Başkan Karagözoğlu: Teknolojik Gelişmeler KOBİ’ler İçin Önemli Fırsatlar Sunuyor
Bilgi Teknolojileri ve İletişim Kurumu Başkanı Ömer Abdullah Karagözoğlu da eğitimin önemini vurguladı. KOBİ’lerin gelişimine katkı sağlama fırsatı sunulmasının oldukça kıymetli olduğunu belirten Karagözoğlu, Türkiye İstatistik Kurumu’nun verilerine göre 2019 yılında Küçük ve Orta Büyüklükteki İşletmeler (KOBİ) toplam girişim sayısının %99,8’ini oluşturuyor. Yani Türkiye’de sanayi ve hizmet sektöründe faaliyet gösteren 7 bin büyük şirkete kıyasla 3,2 milyon KOBİ bulunuyor. İhracat ve istihdam rakamlarına baktığımızda ülkemiz ekonomisinin omurgasını KOBİ’ler oluşturuyor dersek yanlış olmaz diye düşünüyorum. Doğal olarak KOBİ’lerimizin rekabet gücünü artırmaya yönelik faaliyetleri desteklemek de büyük önem arz ediyor” bilgisini paylaştı.
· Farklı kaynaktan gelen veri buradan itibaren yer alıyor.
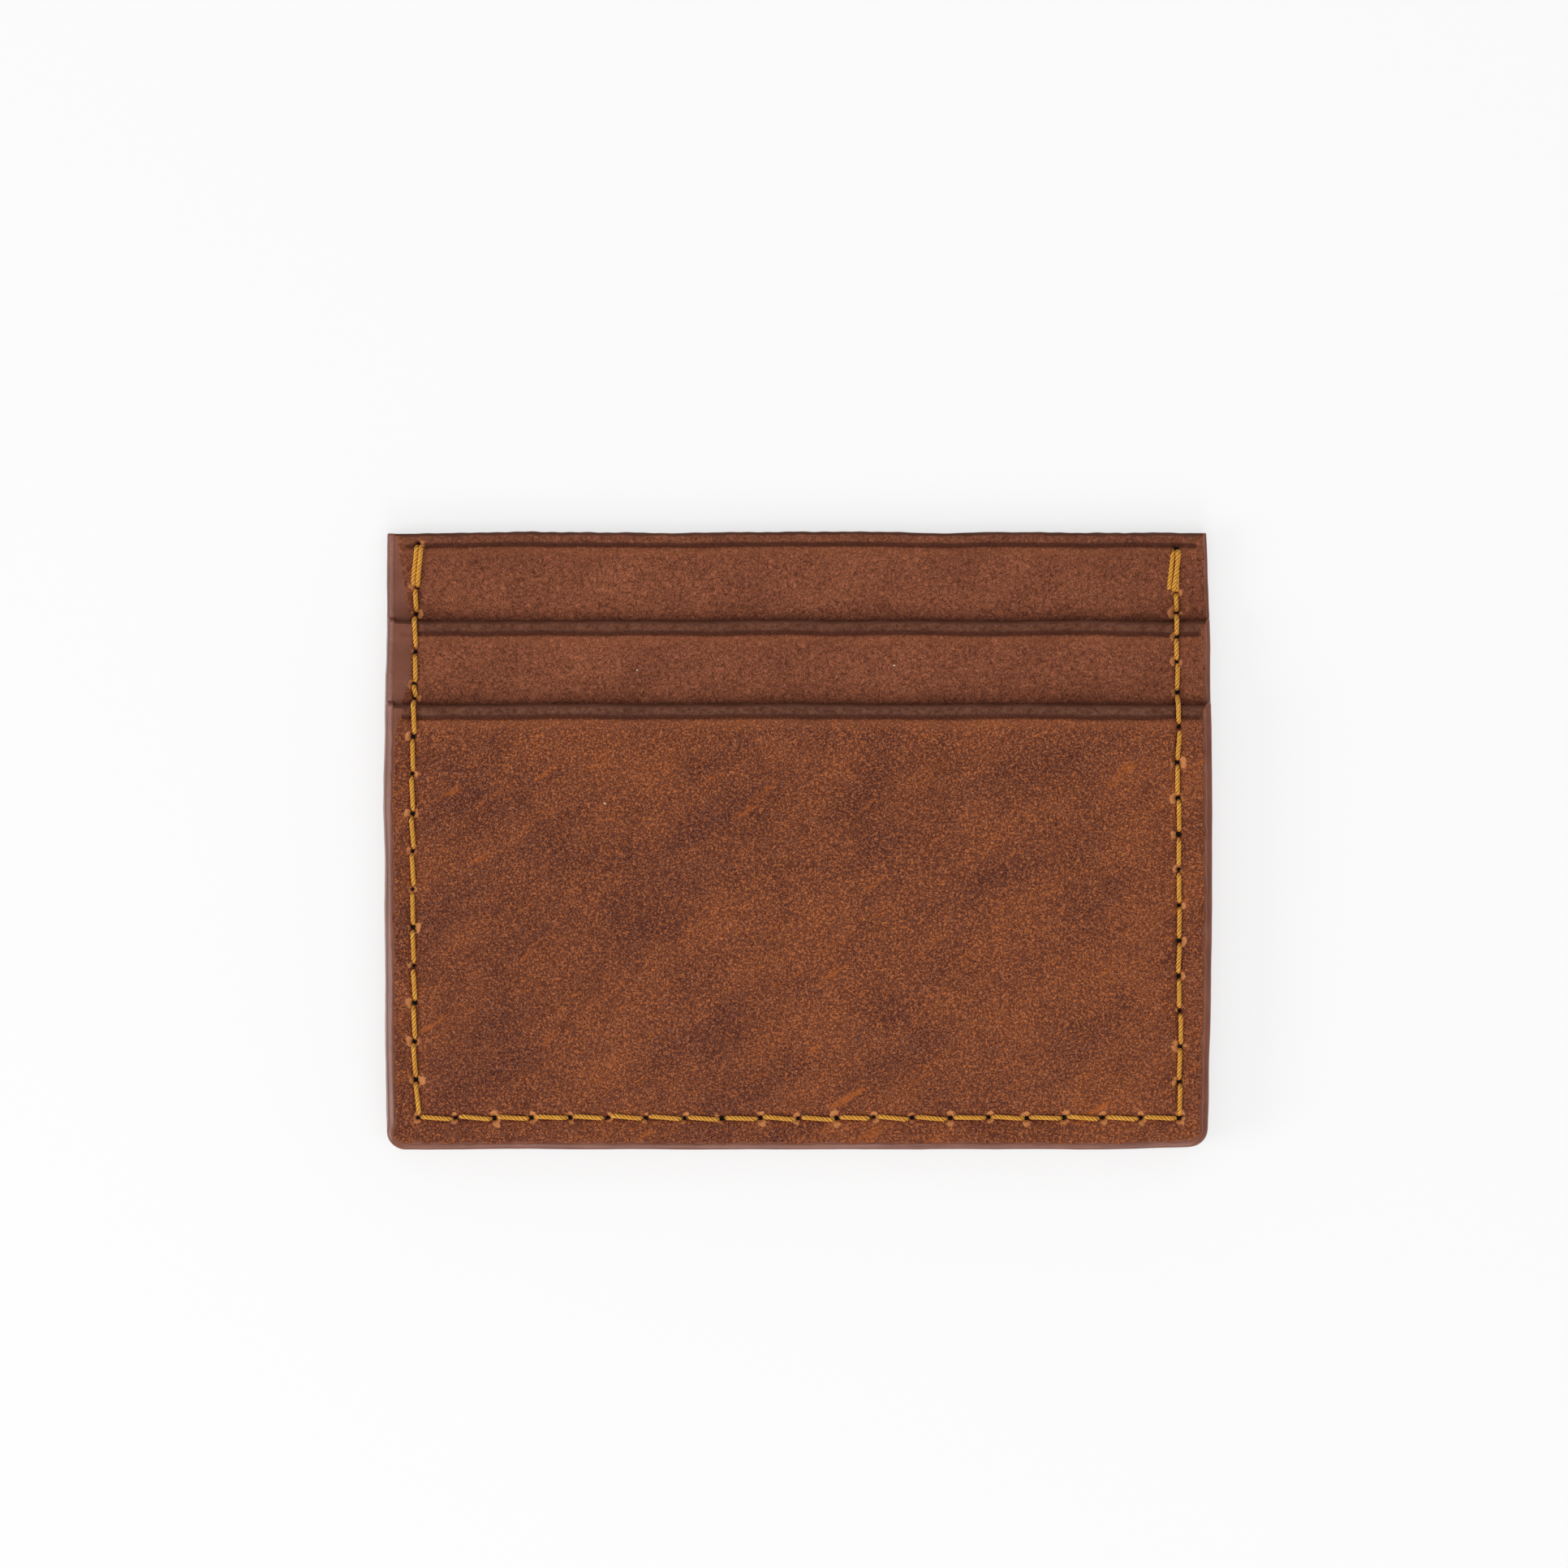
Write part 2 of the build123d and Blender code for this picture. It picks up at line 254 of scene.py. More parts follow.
def hole_distance(x, y):
    """Distance to the nearest hole as a share of its size, the direction from it, and the wear there."""
    best = np.full(len(x), 1e9)
    angle = np.zeros(len(x))
    wear = np.zeros(len(x))
    for (hx, hy), size, worn in zip(HOLES, HOLE_SIZE, HOLE_WEAR):
        d = np.hypot(x - hx, y - hy) / size
        near = d < best
        best = np.where(near, d, best)
        angle = np.where(near, np.arctan2(y - hy, x - hx), angle)
        wear = np.where(near, worn, wear)
    return best, angle, np.abs(wear) * (1 + 0.55 * np.sign(wear) * np.cos(angle))


# ---- The front face as a height field ----
CROWN = 0.28  # how far a panel swells inside its seam
SAG = 0.3  # how far a pocket's mouth relaxes inwards
SEAM_REACH = 14  # seam to where the leather swells freely
PAINT_BED = 0.05  # how far the leather is sunk under the rim's paint
CREASE_DEPTH = 0.16
BAND_DEPTH = 0.06  # of the strip between crease and mouth
LIP_ROUND = 0.35
PIT_DEPTH = 0.8  # of a stitch hole
LEAST_LEATHER = 0.1  # left under a pit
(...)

Eğitimlerin odağında 5G ve yeni teknolojiler olmasından duyduğu memnuniyeti de dile getiren Karagözoğlu, “5G ile ilgili çalışmalarımızda dikey sektörler ile yapılan çalışmaları da oldukça önemli görüyoruz. İlgili paydaşların katılımı ile hazırladığımız 5G ve Dikey Sektörler raporumuz ve ardından yürüttüğümüz çalıştaylarda otomotiv, sağlık, ulaşım, eğitim, finans, enerji ve medya gibi alanlarda çalışan yetkili kamu otoriteleri ve şirketlerimizle bilişim sektörümüzü bir araya getirdik. Her sektörün kendine özgü ihtiyaçlarını değerlendirdiğimizde işletmecilerimizin farklı sektör temsilcileri ile buluşması, sektörün ihtiyaçlarının anlaşılması ve ona göre çözüm üretilmesine imkân sağlıyor. Bu açıdan, ilgili paydaşlarla birlikte yürütülen çalışmaların çok faydalı olduğunu görüyoruz” dedi.
Yeni teknolojilerin, KOBİ’ler için büyük fırsatlar sunduğuna değinen Karagözoğlu, “Bu bakımdan, teknolojiye ayak uydurmak, gelişmeleri yakından takip etmek, müşteri ihtiyaçlarına teknolojik çözümler bulmak KOBİ’ler için rekabette önemli avantajlar yaratacaktır. Bilgi ve iletişim sektöründe faaliyet gösteren KOBİ’lerimiz içinse geçmişe kıyasla çok daha büyük fırsatlar var. Artık şirketlerin sermaye büyüklüğü değil ürettiği katma değer, sunduğu kolaylık ve yenilik önemli. Örneklerini de görüyoruz. Giriş sermayesine ve sektördeki tecrübesine bakılmaksızın kısa bir süre içerisinde önemli piyasa değerine ulaşan bilişim şirketleri duyuyoruz. Sözün özü yeter ki azimle çalışalım, beyin gücümüzü ürüne, üretime çevirelim” şeklinde konuştu.